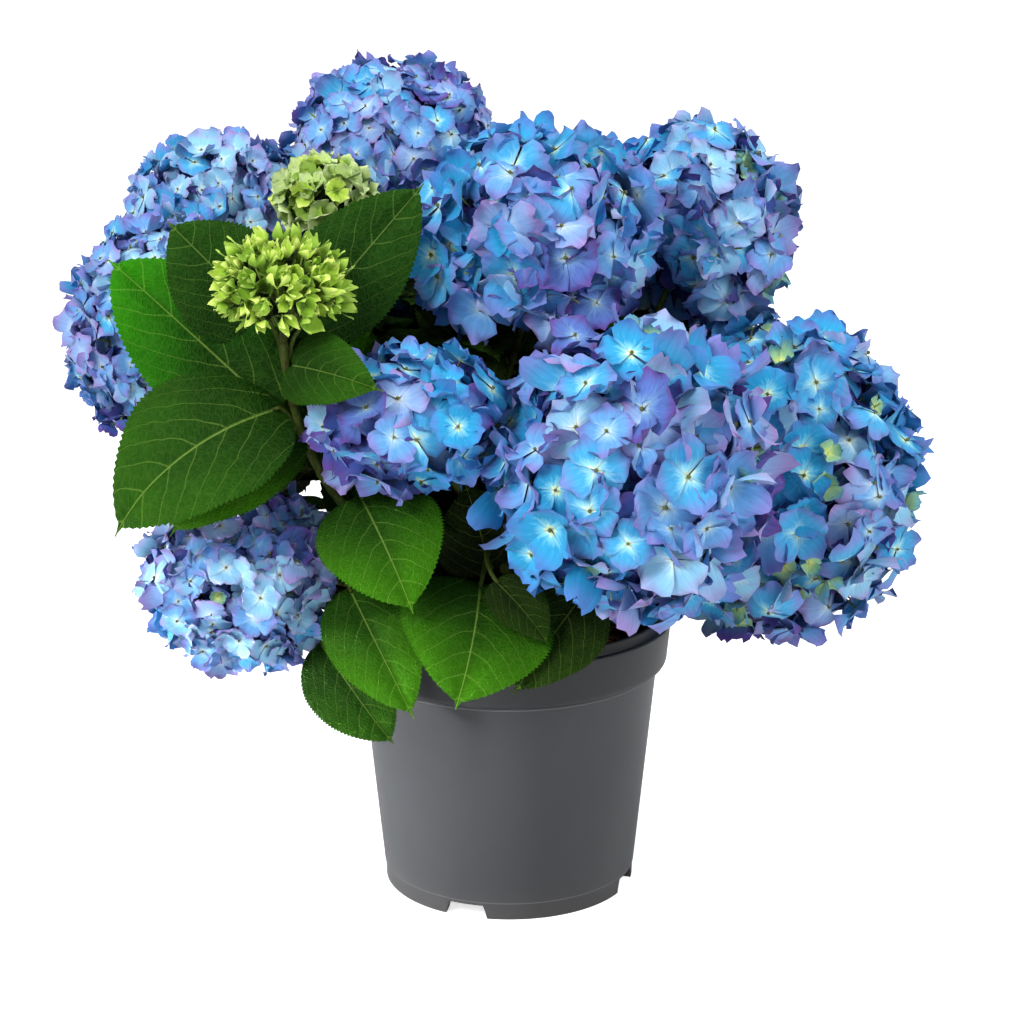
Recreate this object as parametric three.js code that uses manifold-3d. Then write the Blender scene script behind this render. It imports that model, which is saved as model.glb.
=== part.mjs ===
// Potted mophead hydrangea: a nursery pot of compost, six canes, their boughs, the leafy
// shoots at the ends of the boughs and a round flower head on each shoot.
// Millimetres, +Z up. The origin is the middle of the pot's flat underside, and -Y is the front.

import * as THREE from 'three';
import { mergeVertices } from 'three/addons/utils/BufferGeometryUtils.js';
import Module from 'manifold-3d';

const wasm = await Module();
wasm.setup();

// Gap that neighbouring pieces keep
const clearance = 0.3;

// Nursery pot: a tapering wall under a deep turned-out collar, on a ring foot with four notches.
// The collar is widest at its ridge, and a short shoulder leans in from there to the rim.
const pot = {
  height: 203,
  rimRadius: 111.5,
  ridgeRadius: 115,
  shoulderHeight: 7.5,
  collarFootRadius: 112.5,
  collarHeight: 41,
  collarRounding: 7,
  roundingIn: 0.3,
  roundingUp: 0.25,
  neckRadius: 105.5,
  footRadius: 89.5,
  footHeight: 12,
  footStep: 0.5,
  wall: 3,
  padRadius: 56,
  channelInnerRadius: 60,
  channelHeight: 11,
  channelSlope: 2,
  floorCorner: 4,
  facets: 34,
};
const notch = { count: 4, firstAngle: -20, width: 31, topWidth: 26, height: 9.5, reach: 26, inset: 13 };

// Compost stands a little below the rim
const compostLevel = 179;

// Heart of the plant, which the flower heads face away from
const heart = new THREE.Vector3(0, 10, 215);

// Flower heads: centre, half width, half height and the spacing of their florets. cover is how
// far round from its top a head carries florets, in degrees. Green ones have yet to open.
const heads = {
  front: { at: [80, -125, 334], across: 96, tall: 104, spacing: 52, cover: 140 },
  under: { at: [-63, -115, 366], across: 72, tall: 48, spacing: 44, cover: 125 },
  right: { at: [191, 35, 286], across: 108, tall: 124, spacing: 57, cover: 140 },
  right_back: { at: [137, 90, 462], across: 74, tall: 80, spacing: 46, cover: 135 },
  back_low: { at: [-5, 212, 300], across: 76, tall: 68, spacing: 50, cover: 135 },
  back_right: { at: [115, 200, 395], across: 82, tall: 78, spacing: 50, cover: 135 },
  back_left: { at: [-125, 212, 400], across: 80, tall: 74, spacing: 50, cover: 135 },
  left_back: { at: [-210, 125, 452], across: 75, tall: 73, spacing: 46, cover: 135 },
  low_left: { at: [-180, -75, 248], across: 72, tall: 67, spacing: 46, cover: 135 },
  far_left: { at: [-237, 8, 399], across: 72, tall: 87, spacing: 48, cover: 135 },
  bud: { at: [-145, -125, 454], across: 45, tall: 35, spacing: 30, cover: 105, isGreen: true },
  young: { at: [-128, 30, 488], across: 34, tall: 31, spacing: 28, cover: 115, isGreen: true },
  top: { at: [-84, 135, 500], across: 84, tall: 77, spacing: 46, cover: 135 },
  centre: { at: [14, -5, 467], across: 87, tall: 80, spacing: 48, cover: 135 },
};
const floret = { tipShare: 0.47, tipSpread: 0.03, cup: 0.2, rootShare: 0.38 };
const coreShare = 0.62;

// Canes: where each stands on the compost, where it forks and the heads that it carries.
// The last head grows on from its tip, and the others leave its side at the shares in sides.
const canes = {
  front: { foot: [16, -28], fork: [22, -42, 214], carries: ['under', 'front'], sides: [0.62] },
  right: { foot: [40, -2], fork: [52, 10, 216], carries: ['right', 'right_back'], sides: [0.6] },
  back: { foot: [24, 34], fork: [30, 62, 236], carries: ['back_low', 'back_right'], sides: [0.72] },
  back_left: { foot: [-14, 38], fork: [-46, 58, 248], carries: ['back_left', 'left_back'], sides: [0.6] },
  left: {
    foot: [-40, -6], fork: [-70, -26, 238], carries: ['low_left', 'far_left', 'bud'], sides: [0.34, 0.62],
  },
  centre: { foot: [-4, 6], fork: [-12, 14, 300], carries: ['young', 'top', 'centre'], sides: [0.62, 0.82] },
};
const cane = { radius: 5.6, forkRadius: 4.4, flare: 3.2, flareShare: 0.16, sides: 8, steps: 5 };
const caneBend = { rise: 0.45, lean: 0.4 };
const bough = { radius: 4, tipRadius: 3.4, share: 0.34, bend: 0.36, sides: 5, steps: 4 };
const shoot = { tipRadius: 2.7, sides: 5, steps: 4 };
const stalk = { radius: 2.5, tipRadius: 2.1, sides: 5, steps: 2, entry: 1.02, depth: 0.5 };

// Leaves: shares of the midrib, each with the share of the half width that the blade has there.
// Leaves that show at the front have an outline of three such stations, and the others of two.
const blade = {
  shown: [[0.22, 0.84], [0.52, 1], [0.8, 0.6]],
  paired: [[0.3, 0.92], [0.68, 0.84]],
  thickness: 0.018,
  fold: 0.16,
  rootRadius: 2.2,
  petioleRadius: 1.5,
};

// Leaves that show at the front, by the shoot that bears them: the share of the shoot where
// they grow, base, tip, width, the way the upper face looks and how far the midrib arches
const shownLeaves = {
  bud: [
    { on: 0.8, base: [-160, -76, 424], tip: [-222, -80, 489], width: 78, face: [-0.1, -1, 0.4], arch: 4 },
    { on: 0.8, base: [-139, -70, 416], tip: [-56, -60, 511], width: 74, face: [0.2, -1, 0.3], arch: 2 },
    { on: 0.5, base: [-157, -96, 370], tip: [-269, -46, 461], width: 90, face: [-0.1, -1, 0.55], arch: 6 },
    {
      on: 0.7, base: [-142, -120, 403], tip: [-81, -182, 401], width: 50, face: [-0.57, -0.65, 0.51],
      arch: 8,
    },
    {
      on: 0.5, base: [-153, -112, 372], tip: [-256, -152, 300], width: 104, face: [-0.35, -1, 0.7],
      arch: 24,
    },
    { on: 0.2, base: [-144, -96, 356], tip: [-222, -136, 295], width: 74, face: [-0.3, -1, 0.7], arch: 10 },
  ],
  under: [
    { on: 0.85, base: [-97, -110, 311], tip: [-62, -160, 249], width: 84, face: [0.1, -1, 0.5], arch: 10 },
    { on: 0.25, base: [-19, -98, 247], tip: [-34, -152, 180], width: 104, face: [0.3, -1, 0.75], arch: 14 },
    { on: 0.35, base: [-8, -112, 254], tip: [26, -140, 221], width: 38, face: [0.3, -1, 0.6], arch: 4 },
    { on: 0.3, base: [-12, -52, 244], tip: [-29, -75, 311], width: 66, face: [0.1, -1, 0.1], arch: 4 },
  ],
  low_left: [
    { on: 0.75, base: [-106, -102, 245], tip: [-63, -158, 176], width: 64, face: [-0.1, -1, 0.6], arch: 10 },
    { on: 0.45, base: [-126, -96, 204], tip: [-78, -120, 142], width: 60, face: [-0.2, -1, 0.4], arch: 6 },
  ],
  front: [
    { on: 0.25, base: [51, -88, 239], tip: [3, -134, 184], width: 66, face: [0.1, -1, 0.8], arch: 8 },
  ],
};

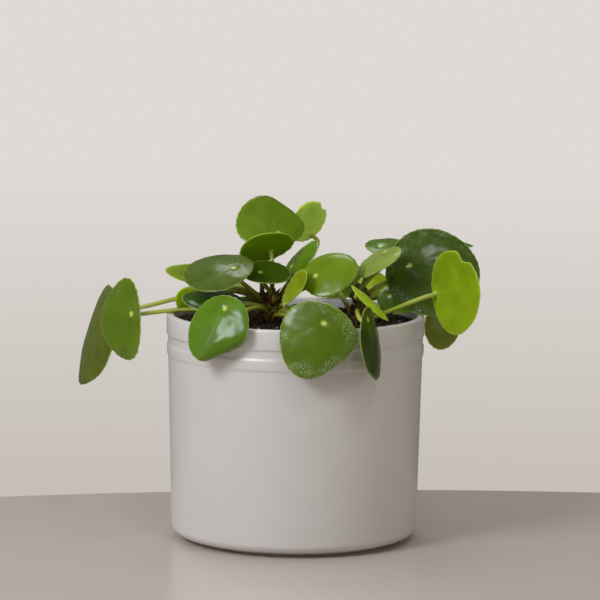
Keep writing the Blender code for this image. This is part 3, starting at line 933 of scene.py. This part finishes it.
def makeWorld():
    # pale wall behind, painted darker towards the bottom as painted shade, and a soft room that is
    # brighter on the left
    world = bpy.data.worlds.new("studio")
    scene.world = world
    world.use_nodes = True
    tree = world.node_tree
    way = addNode(tree, "TexCoord").outputs["Generated"]
    parts = addNode(tree, "SeparateXYZ", None, {0: way})
    # the wall is painted darker towards the bottom: painted shade
    height = addNode(tree, "MapRange", None, {
        "Value": parts.outputs[2], "From Min": -0.18, "From Max": -0.09})
    wall = addNode(tree, "Mix", {"data_type": "RGBA"}, {
        0: height.outputs[0], 6: toLinear(stageLook["wallLow"]), 7: toLinear(stageLook["wallHigh"])})
    room = addNode(tree, "MapRange", None, {
        "Value": parts.outputs[0], "From Min": -0.8, "From Max": 0.8,
        "To Min": stageLook["ambientLeft"], "To Max": stageLook["ambientRight"]})
    rays = addNode(tree, "LightPath").outputs
    seen = rays["Is Camera Ray"]
    mirrored = addNode(tree, "MapRange", None, {
        "Value": rays["Is Glossy Ray"], "To Min": 1, "To Max": stageLook["mirroredShare"]})
    strength = addNode(tree, "Math", {"operation": "MULTIPLY"}, {
        0: room.outputs[0], 1: mirrored.outputs[0]})
    sky = tree.nodes["Background"]
    tree.links.new(strength.outputs[0], sky.inputs["Strength"])
    backdrop = addNode(tree, "Background", None, {"Color": wall.outputs[2]})
    both = addNode(tree, "MixShader", None, {0: seen, 1: sky.outputs[0], 2: backdrop.outputs[0]})
    sky.inputs["Color"].default_value = (1, 1, 1, 1)
    tree.links.new(both.outputs[0], tree.nodes["World Output"].inputs["Surface"])


def addLight(name, place, target, size, power, colour):
    light = bpy.data.lights.new(name, "AREA")
    light.shape = "DISK"
    light.size = size
    light.energy = power
    light.color = toLinear(colour)[:3]
    item = bpy.data.objects.new(name, light)
    item.location = place
    item.rotation_euler = (Vector(target) - Vector(place)).to_track_quat("-Z", "Y").to_euler()
    scene.collection.objects.link(item)


def makeCamera():
    camera = bpy.data.cameras.new("camera")
    camera.lens = cameraLook["lens"]
    camera.sensor_width = cameraLook["sensor"]
    item = bpy.data.objects.new("camera", camera)
    tilt = Matrix.Rotation(math.radians(90 - cameraLook["down"]), 4, "X")
    pan = Matrix.Rotation(math.radians(cameraLook["pan"]), 4, "Z")
    roll = Matrix.Rotation(math.radians(cameraLook["roll"]), 4, "Z")
    item.matrix_world = Matrix.Translation(cameraLook["place"]) @ pan @ tilt @ roll
    scene.collection.objects.link(item)
    scene.camera = item


makeStage()
makeWorld()
for name, values in lights.items():
    addLight(name, *values)
makeCamera()
scene.view_settings.view_transform = "Standard"
print("stage set")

**Aim of the exercise**
Starting at the top of the data above, repeat every line exactly until the line containing "const clearance = 0.3;" has been given, then stop.

**Result of this exercise**
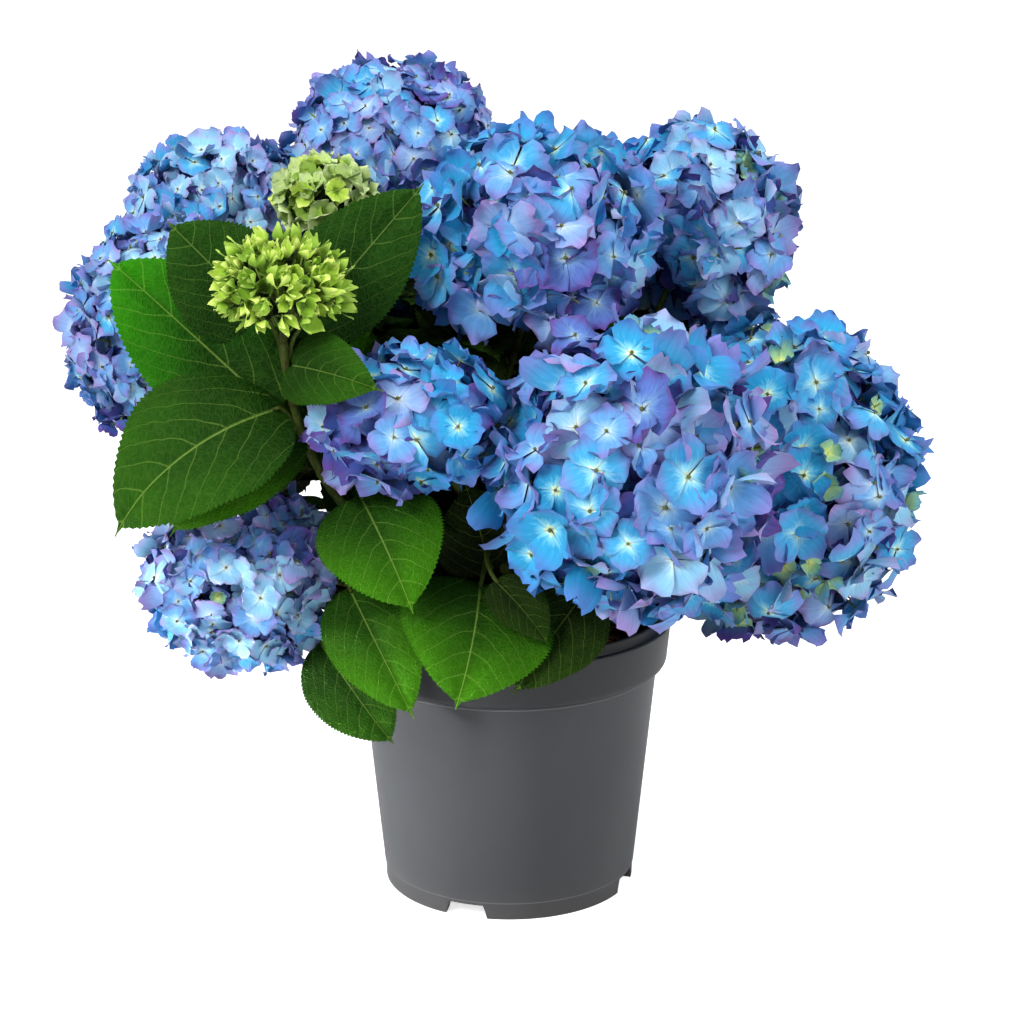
Recreate this object as parametric three.js code that uses manifold-3d. Then write the Blender scene script behind this render. It imports that model, which is saved as model.glb.
=== part.mjs ===
// Potted mophead hydrangea: a nursery pot of compost, six canes, their boughs, the leafy
// shoots at the ends of the boughs and a round flower head on each shoot.
// Millimetres, +Z up. The origin is the middle of the pot's flat underside, and -Y is the front.

import * as THREE from 'three';
import { mergeVertices } from 'three/addons/utils/BufferGeometryUtils.js';
import Module from 'manifold-3d';

const wasm = await Module();
wasm.setup();

// Gap that neighbouring pieces keep
const clearance = 0.3;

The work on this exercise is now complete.